> _WHAT THE EXERCISE ASKS_:
Quote exactly, and only, the lines from the one with "on the floor." down to the one with "obj.matrix_world = world", both included.
################
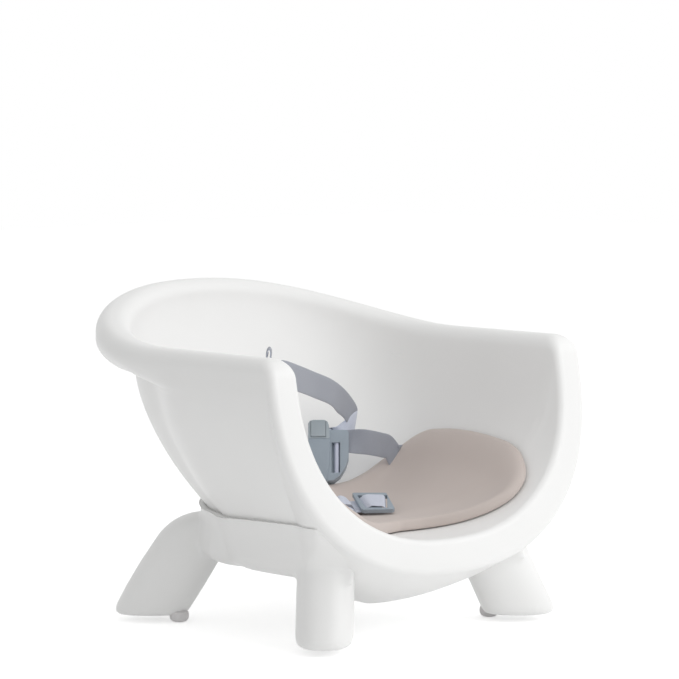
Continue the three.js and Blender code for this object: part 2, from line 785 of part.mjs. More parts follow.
// Anchor plates: the end of each piece of webbing lies under one, on the tub's inner wall.
const PLATE_SIZE = [30, 15, 2];
const PLATE_LIFT = 3.1; // over the webbing
const fromWall = (gap) => PAN_HALF_WIDTH - gap; // x of a place this far in from the upright inner wall
const ANCHORS = {
  left: { at: [-fromWall(39), 20], along: [0.15, 0.5, 0.2] },
  right: { at: [fromWall(39), 22], along: [0.5, 0.1, 0.5] },
  crotch: { at: [5, 12], along: [-1, 0, 0] },
};

function anchorFrame(anchor) {
  return panFrame(...anchor.at, anchor.along);
}

const anchorScrew = lathe([
  [0, -9],
  [1.2, -9],
  [2, -7.5],
  [2, 0],
  [4.2, 0],
  [4.2, 1.2],
  [3, 2.4],
  [0, 2.4],
]);

function plateSolid(extra, low) {
  const [length, width, thickness] = PLATE_SIZE;
  return boxSolid(
    [-length / 2 - extra, -width / 2 - extra, low],
    [length / 2 + extra, width / 2 + extra, PLATE_LIFT + thickness + extra],
  );
}

// Crotch plug: its own frame has x to the right, y up its slope and z out of its face.
const PLUG_CENTRE = [26.9, -25.7, 112.6];
const PLUG_TILT = 1.24;
const plugFrame = leaningFrame(PLUG_CENTRE, PLUG_TILT);

function makePlug() {
  const body = slab(
    [
      [-20, 18],
      [-18.5, 19],
      [12, 19],
      [13.5, 18],
      [21, -14],
      [19, -16.5],
      [-9, -18],
      [-11, -16.5],
    ],
    -2,
    2,
  );
  return body.subtract(boxSolid([9, -13.7, -5], [14.2, 13.7, 5]));
}

// Webbing paths
const inFrame = (frame) => (x, y, z) => new THREE.Vector3(x, y, z).applyMatrix4(frame).toArray();
const wayInFrame = (frame) => (x, y, z) => new THREE.Vector3(x, y, z).transformDirection(frame).toArray();
const UPWARD = [0, 0, 1];

function anchored(anchor) {
  const at = inFrame(anchorFrame(anchor));
  const across = wayInFrame(anchorFrame(anchor))(1, 0, 0);
  return [-9, 0, 9].map((y) => [at(0, y, 1.8), across]);
}

function harnessPaths() {
  const receiver = inFrame(receiverFrame);
  const receiverWay = wayInFrame(receiverFrame);
  const plug = inFrame(plugFrame);
  const plugWay = wayInFrame(plugFrame);
  const inward = FRONT_LEFT.map((v) => -v);
  const left = [
    ...anchored(ANCHORS.left),
    [[-fromWall(22), 20, 186], [0, 1, 0.1]],
    [[-fromWall(15), -20, 232], [0.3, 0.9, 0]],
    [[-fromWall(11.5), -68, 258], inward],
    [[-fromWall(10), -80, 272], inward],
    [[-fromWall(9.9), -81.4, 278.4], inward],
    [[-fromWall(11), -82.5, 280.2], inward],
    [[-fromWall(12.1), -83.6, 278.4], inward],
    [[-fromWall(12), -83.4, 270], inward],
    [[-fromWall(14), -82, 260], [0.6, 0.6, 0.5]],
    [[-fromWall(24), -76, 255], [0.2, 0.2, 0.9]],
    [[-130, -66, 253.5], UPWARD],
    [[-86, -40, 244], UPWARD],
    [[-30, -4, 231], UPWARD],
    [[15, 20, 219], [0.05, 0, 1]],
    [[45, 36, 209], [0.1, -0.1, 1]],
    [[61, 45, 202], [0.25, -0.25, 0.95]],
    [[70, 54, 195], [0.4, -0.45, 0.8]],
    [[71, 61, 190], [0.6, -0.6, 0.5]],
    [receiver(11, 43, -2.4), [0.72, -0.66, 0.1]],
    [receiver(7, 36, -2.8), receiverWay(1, -0.05, 0)],
    [receiver(6, 27, -2.8), receiverWay(1, 0, 0)],
    [receiver(6, 21, -2.8), receiverWay(1, 0, 0)],
  ];
  const right = [
    [receiver(13.5, 12, 0.6), receiverWay(0, 1, 0)],
    [receiver(22, 12, 0.6), receiverWay(0, 1, 0)],
    [receiver(34, 11, -1), receiverWay(0, 1, 0.1)],
    [overPan(92, 50, 37), [0, 0.3, 1]],
    [overPan(112, 52, 21), [0, 0.2, 1]],
    [overPan(fromWall(48), 54, 9.5), [0.25, 0.1, 1]],
    [overPan(fromWall(41), 49, 4.5), [0.5, 0.1, 0.9]],
    [onPan(fromWall(39), 41, 2.2), [0.7, 0, 0.7]],
    ...anchored(ANCHORS.right).reverse(),
  ];
  const crotch = [
    ...anchored(ANCHORS.crotch),
    [onPan(4, -5, 2.2), [-1, 0, 0]],
    [onPan(1, -12, 4.6), [-1, -0.1, 0]],
    [onPan(-3, -15.5, 9.8), [-0.9, -0.4, 0]],
    [plug(-31, -12, -2), plugWay(0, -1, 0.33)],
    [plug(-24.5, -10, -2.5), plugWay(0, -1, 0.33)],
    [plug(-22.4, -9, -0.8), plugWay(0, -1, 0.33)],
    [plug(-24.5, -8.5, 1.1), plugWay(0, -1, 0.33)],
    [plug(-32, -7.5, 1.3), plugWay(0, -1, 0.3)],
    [plug(-34.2, -6, 3.2), plugWay(0, -1, 0.25)],
    [plug(-32, -4.5, 5), plugWay(0, -1, 0.2)],
    [plug(-18, -1, 3.9), plugWay(0, -1, 0)],
    [plug(-8, 0, 3.1), plugWay(0, -1, 0)],
    [plug(6, 0, 3.1), plugWay(0, -1, 0)],
    [plug(10.3, 0, 2.4), plugWay(0, -1, 0)],
    [plug(11.7, 0, 0), plugWay(0, -1, 0)],
    [plug(11.8, 0, -2.6), plugWay(0, -1, 0)],
  ];
  return { left, right, crotch };
}

const tub = makeTub();
const { left, right, crotch } = harnessPaths();
const webs = {
  waist_strap_left: { stops: left, byPad: left.slice(0, 5), anchor: ANCHORS.left },
  waist_strap_right: { stops: right, byPad: right.slice(3), anchor: ANCHORS.right },
  crotch_strap: { stops: crotch, byPad: crotch.slice(0, 8), anchor: ANCHORS.crotch },
};
const PAD_TO_WEB = 1.1;

let shell = tub;
let pad = makePad().subtract(
  boxSolid([-PAD_SLOT.halfWidth, PAD_SLOT.from, 60], [PAD_SLOT.halfWidth, PAD_SLOT.to, 140]),
);
Object.entries(webs).forEach(([name, web]) => {
  const frame = anchorFrame(web.anchor);
  const shank = inWorld(rodSolid(2 + HOLE_GAP, -9.6, 20, 16), frame);
  shell = shell.subtract(shank);
  place(name, seatOnTub(makeWeb(web.stops, WEB_WIDTH, WEB_THICKNESS)).subtract(shank), webbing);
  const plate = plateSolid(0, PLATE_LIFT).subtract(rodSolid(2 + HOLE_GAP, -20, 20, 16));
  const short = name.replace("waist_strap_", "").replace("_strap", "");
  place("anchor_plate_" + short, plate, steel, frame);
  const head = moved(0, 0, PLATE_LIFT + PLATE_SIZE[2] + SEAT_GAP);
  place("anchor_screw_" + short, anchorScrew, steel, frame.clone().multiply(head));
  const clearance = plateSolid(0.6, -4);
  const headRoom = rodSolid(4.8, -4, PLATE_LIFT + PLATE_SIZE[2] + SEAT_GAP + 2.4 + 0.5);
  pad = pad
    .subtract(inWorld(clearance, frame))
    .subtract(inWorld(headRoom, frame))
    .subtract(makeWeb(web.byPad, WEB_WIDTH + 2 * PAD_TO_WEB, WEB_THICKNESS + 2 * PAD_TO_WEB));
});

let cradle = makeCradle();
const screwSpots = SCREW_SIDES.flatMap((side) => CRADLE_SCREWS.map(([x, y]) => [side * x, y]));
screwSpots.forEach(([x, y]) => {
  const at = moved(x, y);
  const tubZ = bowlHeight(x, y);
  const insertLow = tubZ + INSERT_RISE;
  const counterboreTop = tubZ - COUNTERBORE_DROP;
  const name = (y < 0 ? "front_" : "rear_") + (x < 0 ? "left" : "right");
  cradle = cradle
    .subtract(inWorld(rodSolid(COUNTERBORE_RADIUS, 0, counterboreTop), at))
    .subtract(inWorld(rodSolid(SCREW_RADIUS + HOLE_GAP, 0, 130), at))
    .subtract(inWorld(rodSolid(INSERT_RADIUS + HOLE_GAP, insertLow - SEAT_GAP, 130), at));
  shell = shell
    .subtract(inWorld(rodSolid(INSERT_RADIUS + HOLE_GAP, insertLow - 40, insertLow + INSERT_LENGTH), at))
    .subtract(inWorld(rodSolid(SCREW_RADIUS + HOLE_GAP, insertLow, insertLow + INSERT_LENGTH + 3), at));
  const insert = rodSolid(INSERT_RADIUS, insertLow, insertLow + INSERT_LENGTH - SEAT_GAP).subtract(
    rodSolid(INSERT_BORE, 0, 200, 20),
  );
  place("threaded_insert_" + name, insert, brass, at);
  const washerLow = counterboreTop - SEAT_GAP - WASHER_THICKNESS;
  const washer = rodSolid(WASHER_RADIUS, washerLow, washerLow + WASHER_THICKNESS).subtract(
    rodSolid(SCREW_RADIUS + HOLE_GAP, 0, 200, 20),
  );
  place("washer_" + name, washer, steel, at);
  const headTop = washerLow - SEAT_GAP;
  const screw = lathe([
    [0, headTop - SCREW_HEAD_HEIGHT + 1.6],
    [2, headTop - SCREW_HEAD_HEIGHT + 1.2],
    [2, headTop - SCREW_HEAD_HEIGHT],
    [SCREW_HEAD_RADIUS - 0.6, headTop - SCREW_HEAD_HEIGHT],
    [SCREW_HEAD_RADIUS, headTop - SCREW_HEAD_HEIGHT + 0.6],
    [SCREW_HEAD_RADIUS, headTop],
    [SCREW_RADIUS, headTop],
    [SCREW_RADIUS, insertLow + INSERT_LENGTH - 1],
    [SCREW_RADIUS - 0.6, insertLow + INSERT_LENGTH - 0.2],
    [0, insertLow + INSERT_LENGTH - 0.2],
  ]);
  place("cradle_screw_" + name, screw, steel, at);
});

const foot = lathe([
  [0, FLOOR_Z],
  [7, FLOOR_Z],
  [8.8, FLOOR_Z + 0.8],
  [FOOT_RADIUS, FLOOR_Z + 2.4],
  [FOOT_RADIUS, SOLE_Z - SEAT_GAP],
  [FOOT_STEM_RADIUS, SOLE_Z - SEAT_GAP],
  [FOOT_STEM_RADIUS, SOLE_Z + FOOT_STEM_LENGTH - 1],
  [FOOT_STEM_RADIUS - 1, SOLE_Z + FOOT_STEM_LENGTH],
  [0, SOLE_Z + FOOT_STEM_LENGTH],
]);
[-1, 1].forEach((sideX) =>
  [-1, 1].forEach((sideY) => {
    const at = moved(sideX * FOOT_X, sideY * FOOT_Y);
    const hole = rodSolid(FOOT_STEM_RADIUS + HOLE_GAP, -1, SOLE_Z + FOOT_STEM_LENGTH + 0.5);
    cradle = cradle.subtract(inWorld(hole, at));
    place("rubber_foot_" + (sideY < 0 ? "front_" : "rear_") + (sideX < 0 ? "left" : "right"), foot, rubber, at);
  }),
);

place("seat_shell", shell, white);
place("base_cradle", cradle, white);
place("seat_pad", pad, foam);
place("receiver_front", makeReceiverFront(), grey, receiverFrame);
place("receiver_back", makeReceiverBack(), grey, receiverFrame);
place("release_button", makeButton(), lightGrey, receiverFrame);
place("button_spring", makeSpring(3.2, 0.5, -3.95, 2.4, 3), steel, receiverFrame.clone().multiply(moved(-12, 25)));
place("strap_bar_side", barSolid, lightGrey, receiverFrame);
place("crotch_plug", makePlug(), grey, plugFrame);

// The origin is the middle of the outline's footprint, on the floor.
const bounds = new THREE.Box3().setFromObject(assembly);
assembly.position.set(-(bounds.min.x + bounds.max.x) / 2, -(bounds.min.y + bounds.max.y) / 2, -bounds.min.z);

const root = new THREE.Group();
root.add(assembly);
export default root;
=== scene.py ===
"""A low high-chair seat: white moulded tub on a cradle with four splayed legs, foam pad and harness.
Lengths are real millimetres in the source's own frame, and metres once they reach a mesh."""

import json
import math

import bmesh
import bpy
import numpy as np
from mathutils import Matrix, Vector


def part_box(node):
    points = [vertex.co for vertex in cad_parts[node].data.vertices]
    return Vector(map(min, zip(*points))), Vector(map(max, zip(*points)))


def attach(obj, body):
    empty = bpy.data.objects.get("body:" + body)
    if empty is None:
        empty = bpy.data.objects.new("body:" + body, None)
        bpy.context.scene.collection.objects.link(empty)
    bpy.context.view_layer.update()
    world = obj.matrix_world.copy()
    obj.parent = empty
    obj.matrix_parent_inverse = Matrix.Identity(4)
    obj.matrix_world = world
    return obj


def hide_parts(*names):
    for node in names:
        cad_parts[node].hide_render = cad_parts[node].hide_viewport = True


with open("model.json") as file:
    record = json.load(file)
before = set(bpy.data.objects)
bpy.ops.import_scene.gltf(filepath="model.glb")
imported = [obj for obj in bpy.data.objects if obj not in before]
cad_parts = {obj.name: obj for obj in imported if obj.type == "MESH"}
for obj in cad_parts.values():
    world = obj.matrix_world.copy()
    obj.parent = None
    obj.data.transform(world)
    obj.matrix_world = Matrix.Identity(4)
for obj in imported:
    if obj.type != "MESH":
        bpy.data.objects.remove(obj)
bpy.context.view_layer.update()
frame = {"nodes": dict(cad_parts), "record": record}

# Tub: rim and front band, with y = 0 halfway between the front and rear feet
ARM_HALF_WIDTH = 207
ARM_RIM_HEIGHT = 275
BACK_RIM_RISE = 48
BACK_REACH = 226
BACK_BEND_Y = 50
BACK_POWER = 2.2
RISE_START_Y = 25
RISE_POWER = 1.95
RIM_THICKNESS = 34
RIM_ROUNDING = 15
BAND_ROUNDING = 7
BAND_TOP_Z = 250
BAND_TOP_Y = -136
BAND_LEAN = 0.19
BAND_POWER = 2.35
LIP_Z = 63
ARM_CORNER_RADIUS = 22

# Tub: outer and inner walls
BOWL_CENTRE_Y = -50
BOWL_BOTTOM_Z = 21
BOWL_TOP_Z = 244
BOWL_POWER = 1.6
BOWL_BACK_POWER = 1.555
LEDGE_DEPTH = 39
LEDGE_HEIGHT = 30
LEDGE_START_Y = -5
LEDGE_FULL_Y = 106
LEDGE_POWER = 1.8
OUTER_DROP = 0.09  # where the rim is low, the outer wall starts this share of its height below the edge
PAN_CENTRE_Y = -10
PAN_Z = 93
PAN_TOP_Z = 250
PAN_SIDE_POWER = 2.4
PAN_BACK_POWER = 1.5
PAN_EASE_Z = 100  # above this, the inner wall's top rises with the edge
ARM_EDGE_Z = ARM_RIM_HEIGHT - RIM_ROUNDING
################
> _EXERCISE RESPONSE_:
// The origin is the middle of the outline's footprint, on the floor.
const bounds = new THREE.Box3().setFromObject(assembly);
assembly.position.set(-(bounds.min.x + bounds.max.x) / 2, -(bounds.min.y + bounds.max.y) / 2, -bounds.min.z);

const root = new THREE.Group();
root.add(assembly);
export default root;
=== scene.py ===
"""A low high-chair seat: white moulded tub on a cradle with four splayed legs, foam pad and harness.
Lengths are real millimetres in the source's own frame, and metres once they reach a mesh."""

import json
import math

import bmesh
import bpy
import numpy as np
from mathutils import Matrix, Vector


def part_box(node):
    points = [vertex.co for vertex in cad_parts[node].data.vertices]
    return Vector(map(min, zip(*points))), Vector(map(max, zip(*points)))


def attach(obj, body):
    empty = bpy.data.objects.get("body:" + body)
    if empty is None:
        empty = bpy.data.objects.new("body:" + body, None)
        bpy.context.scene.collection.objects.link(empty)
    bpy.context.view_layer.update()
    world = obj.matrix_world.copy()
    obj.parent = empty
    obj.matrix_parent_inverse = Matrix.Identity(4)
    obj.matrix_world = world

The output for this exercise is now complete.